▶ _Directive_: Return, word for word, every line that follows.

※ ※ ※

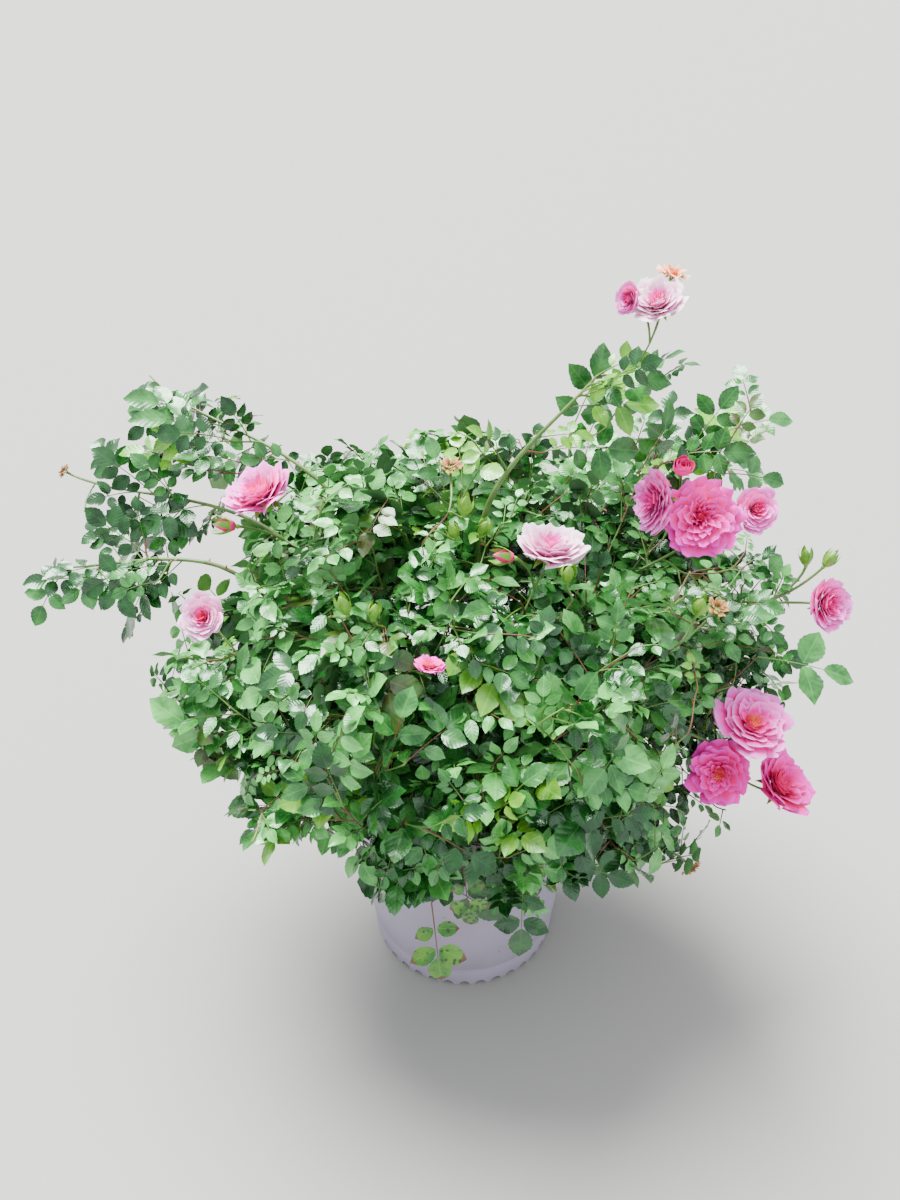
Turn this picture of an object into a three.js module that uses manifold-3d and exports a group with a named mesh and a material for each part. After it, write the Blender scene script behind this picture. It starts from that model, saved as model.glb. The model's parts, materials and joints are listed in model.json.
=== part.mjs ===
// A bushy shrub rose in flower, growing in a round plastic nursery pot.
// Millimetres, +Z up, +X to the right and +Y to the back. The origin is the centre of the pot's
// flat underside. Every mesh is one closed solid: the pot, its soil, the stem base, the canes
// that rise from it, the side branches, and one mass of twigs, leaves and blooms on each limb.
import * as THREE from "three";
import { mergeVertices } from "three/addons/utils/BufferGeometryUtils.js";
import Module from "manifold-3d";

const wasm = await Module();
wasm.setup();

const WELD = 1e-3; // vertices closer than this are one
const SIMPLIFY = 0.1; // a joined solid drops vertices that change its surface by less than this

// Clearances
const SEAT_GAP = 0.3; // between two solids that touch on the real plant
const SPACE_GAP = 0.8; // between the spaces of two neighbouring masses
const LIMB_CLEARANCE = 0.5; // a twig or leaf keeps this far from a limb
const POT_CLEARANCE = 1.5; // and this far from the pot and the soil

// Pot
const POT_SIDES = 36;
const POT_HEIGHT = 245;
const POT_BASE_RADIUS = 92.5;
const POT_TOP_RADIUS = 113.5;
const POT_WALL = 3;
const POT_FLOOR = 10;
const RIM_RADIUS = 117.5;
const RIM_HEIGHT = 12;
const RIM_LIP = 5;
const NOTCH_COUNT = 36;
const NOTCH_RADIUS = 4.2;
const NOTCH_DEPTH = 3;
const NOTCH_SIDES = 6;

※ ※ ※

▶ _Exercise response_:
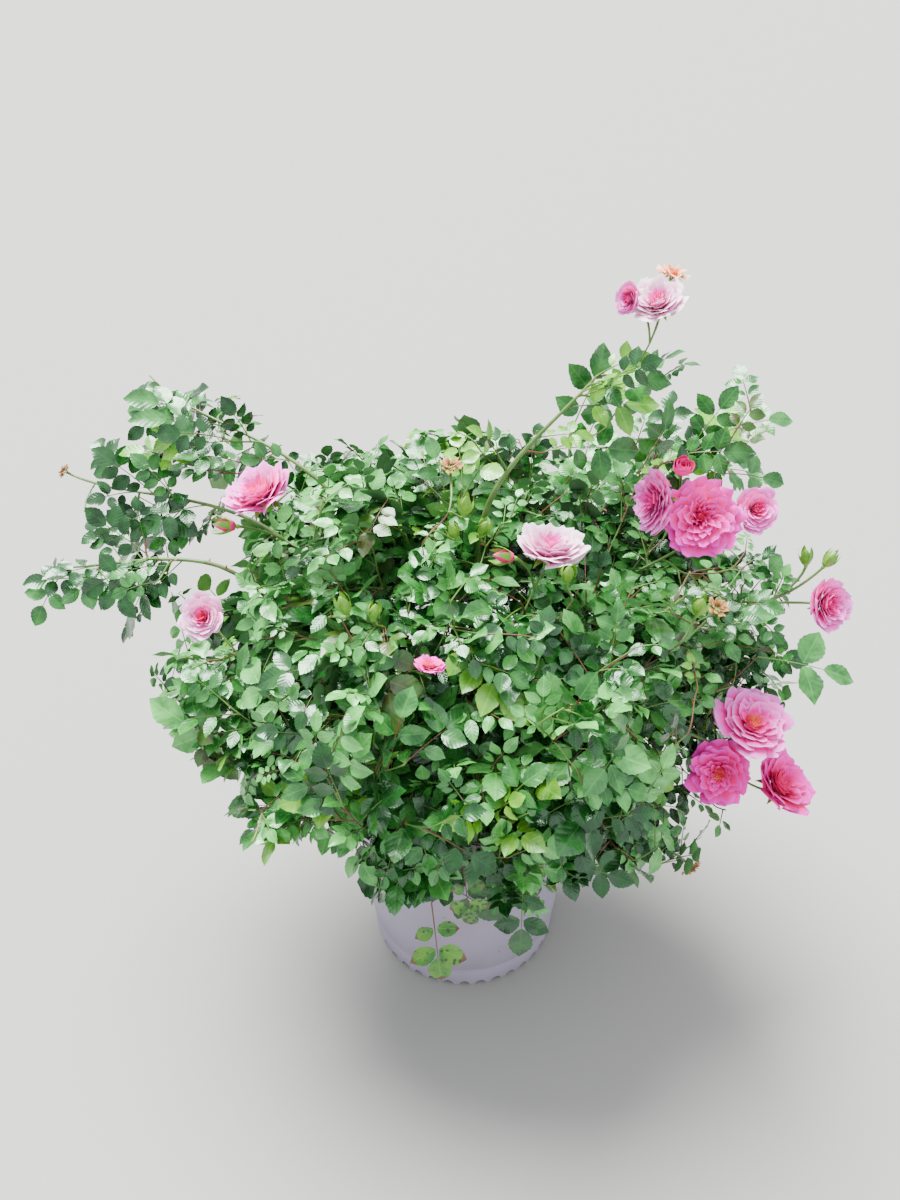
Turn this picture of an object into a three.js module that uses manifold-3d and exports a group with a named mesh and a material for each part. After it, write the Blender scene script behind this picture. It starts from that model, saved as model.glb. The model's parts, materials and joints are listed in model.json.
=== part.mjs ===
// A bushy shrub rose in flower, growing in a round plastic nursery pot.
// Millimetres, +Z up, +X to the right and +Y to the back. The origin is the centre of the pot's
// flat underside. Every mesh is one closed solid: the pot, its soil, the stem base, the canes
// that rise from it, the side branches, and one mass of twigs, leaves and blooms on each limb.
import * as THREE from "three";
import { mergeVertices } from "three/addons/utils/BufferGeometryUtils.js";
import Module from "manifold-3d";

const wasm = await Module();
wasm.setup();

const WELD = 1e-3; // vertices closer than this are one
const SIMPLIFY = 0.1; // a joined solid drops vertices that change its surface by less than this

// Clearances
const SEAT_GAP = 0.3; // between two solids that touch on the real plant
const SPACE_GAP = 0.8; // between the spaces of two neighbouring masses
const LIMB_CLEARANCE = 0.5; // a twig or leaf keeps this far from a limb
const POT_CLEARANCE = 1.5; // and this far from the pot and the soil

// Pot
const POT_SIDES = 36;
const POT_HEIGHT = 245;
const POT_BASE_RADIUS = 92.5;
const POT_TOP_RADIUS = 113.5;
const POT_WALL = 3;
const POT_FLOOR = 10;
const RIM_RADIUS = 117.5;
const RIM_HEIGHT = 12;
const RIM_LIP = 5;
const NOTCH_COUNT = 36;
const NOTCH_RADIUS = 4.2;
const NOTCH_DEPTH = 3;
const NOTCH_SIDES = 6;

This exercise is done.